■ **PROBLEM**
Look through the material below. Copy every line with the string "that" in it.

--- --- ---

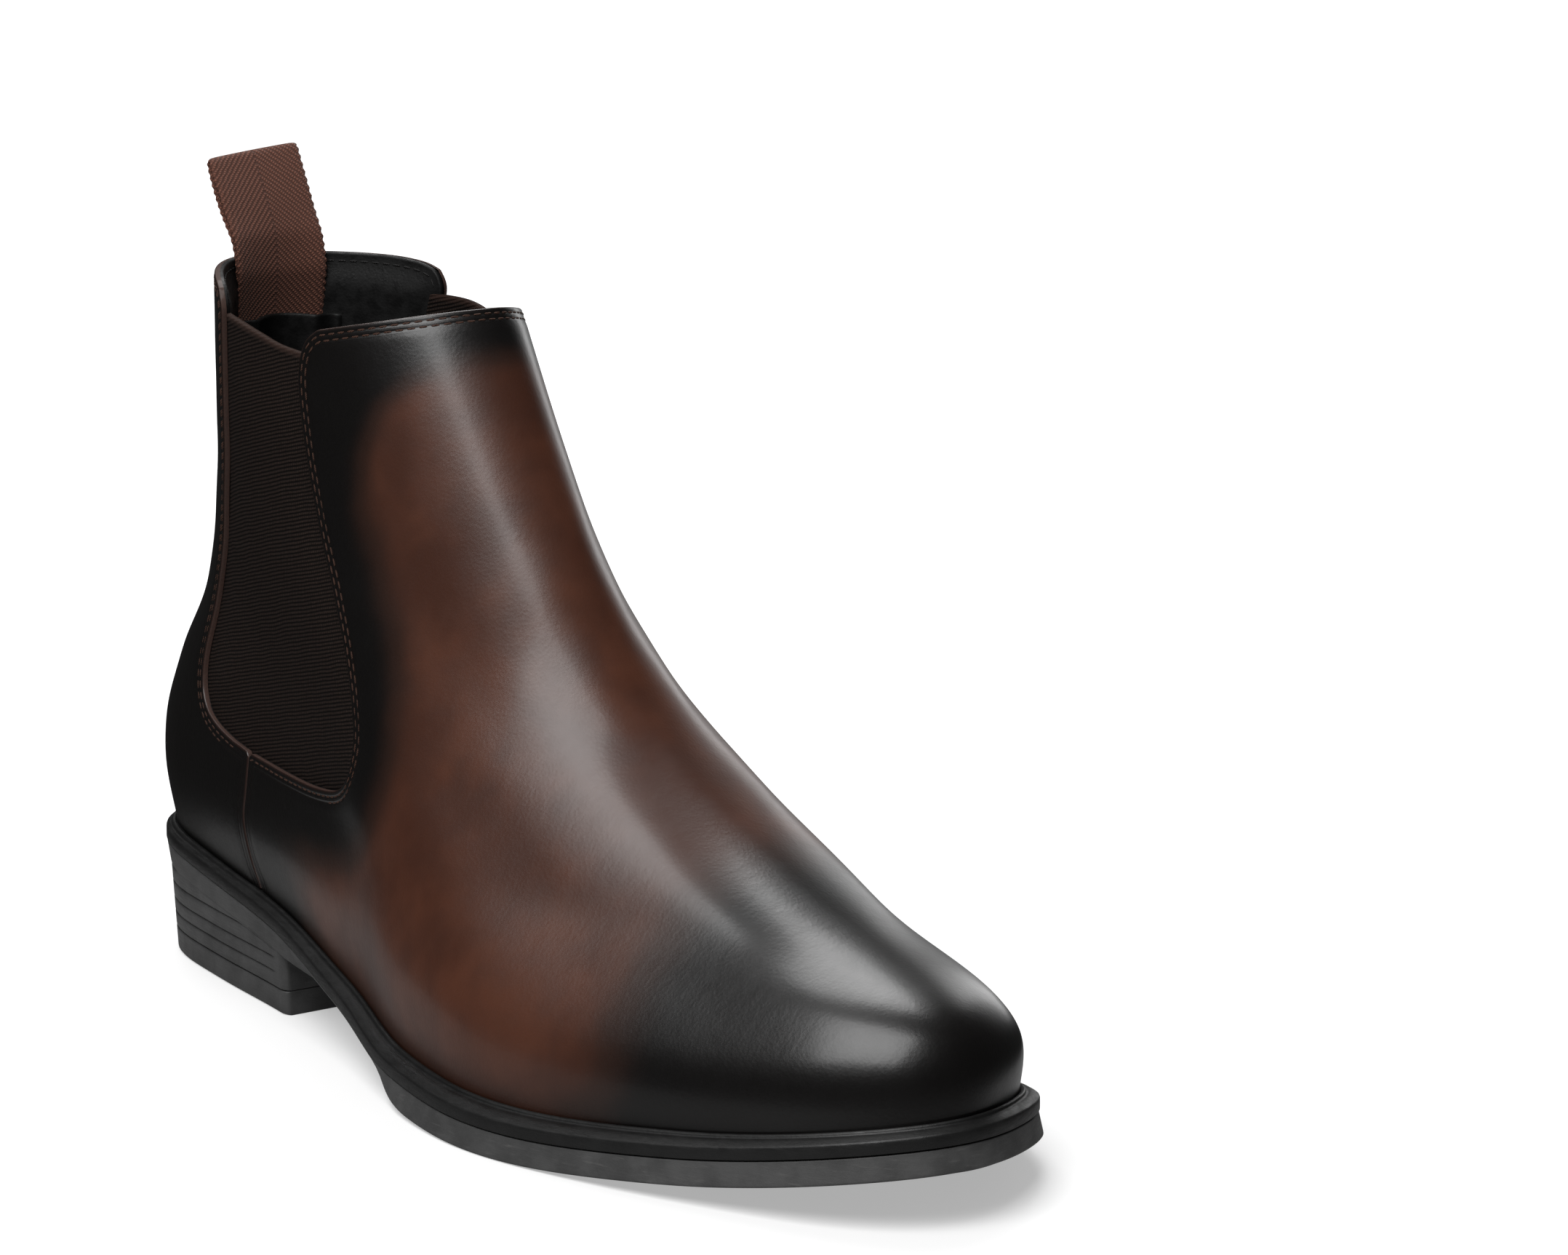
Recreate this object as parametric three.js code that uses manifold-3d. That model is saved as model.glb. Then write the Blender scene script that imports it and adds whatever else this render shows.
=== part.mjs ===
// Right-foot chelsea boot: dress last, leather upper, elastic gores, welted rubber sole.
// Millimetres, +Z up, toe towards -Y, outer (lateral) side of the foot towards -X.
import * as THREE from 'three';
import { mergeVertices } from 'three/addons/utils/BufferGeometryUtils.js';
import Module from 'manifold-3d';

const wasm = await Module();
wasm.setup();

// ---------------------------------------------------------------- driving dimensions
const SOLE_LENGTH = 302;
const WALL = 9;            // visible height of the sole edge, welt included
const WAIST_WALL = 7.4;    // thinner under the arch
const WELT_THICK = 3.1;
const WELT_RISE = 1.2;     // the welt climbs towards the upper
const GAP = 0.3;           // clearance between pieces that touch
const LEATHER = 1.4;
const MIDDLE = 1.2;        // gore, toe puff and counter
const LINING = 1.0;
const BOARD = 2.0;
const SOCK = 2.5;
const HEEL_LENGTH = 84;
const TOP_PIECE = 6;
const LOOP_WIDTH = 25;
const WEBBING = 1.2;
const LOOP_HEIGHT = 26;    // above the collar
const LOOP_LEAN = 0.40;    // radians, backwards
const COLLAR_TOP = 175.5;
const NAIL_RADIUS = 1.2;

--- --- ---

■ **SOLUTION TO THIS EXERCISE**
Recreate this object as parametric three.js code that uses manifold-3d. That model is saved as model.glb. Then write the Blender scene script that imports it and adds whatever else this render shows.
const GAP = 0.3;           // clearance between pieces that touch